Step 3: Separate Income Categories
Classify income into trading gains, mining rewards, staking income, or employment-related crypto payments.
Step 4: Fill in Tax Forms
Individuals typically file using PND 90 or PND 91 forms depending on income sources.
Step 5: Submit Before Deadline
Annual tax filings are typically due by March 31 of the following year.
Common Mistakes Investors Should Avoid
Many taxpayers unintentionally underreport income due to poor tracking or misunderstanding of taxable events. One common issue is ignoring small but frequent trades, which can accumulate into significant taxable gains.
Another frequent mistake is failing to convert crypto values into Thai Baht at the time of transaction, which leads to inaccurate reporting. Some investors also misclassify staking or airdrop rewards as non-taxable, even though they are generally considered income.

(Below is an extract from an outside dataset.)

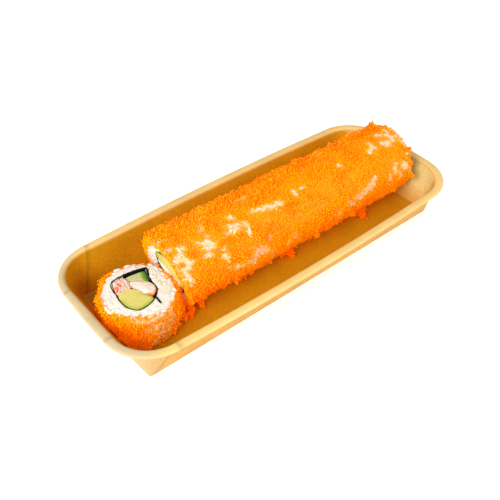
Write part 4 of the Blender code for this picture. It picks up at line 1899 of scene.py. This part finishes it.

With increasing blockchain monitoring tools and exchange reporting, compliance has become more strictly enforced.
Why Compliance Matters in 2026
Regulatory oversight in Thailand is becoming more sophisticated as crypto adoption continues to grow. Exchanges are increasingly required to share user data with tax authorities, making transparency essential.
Failing to comply can result in penalties, interest charges, and audits. More importantly, proper reporting ensures long-term financial security and reduces legal risk for investors and businesses operating in the digital asset space.
Conclusion
Thailand’s crypto taxation system in 2026 is directly tied to its personal income tax framework, meaning all digital asset profits are taxed alongside traditional income. With progressive rates ranging from 0 percent to 35 percent, understanding how income is classified and calculated is essential.
By maintaining accurate records, correctly reporting transactions, and understanding tax obligations, investors can remain fully compliant while optimizing their financial outcomes. Staying informed about Thailand crypto tax rules is no longer optional-it is a necessary part of participating in the country’s evolving digital economy.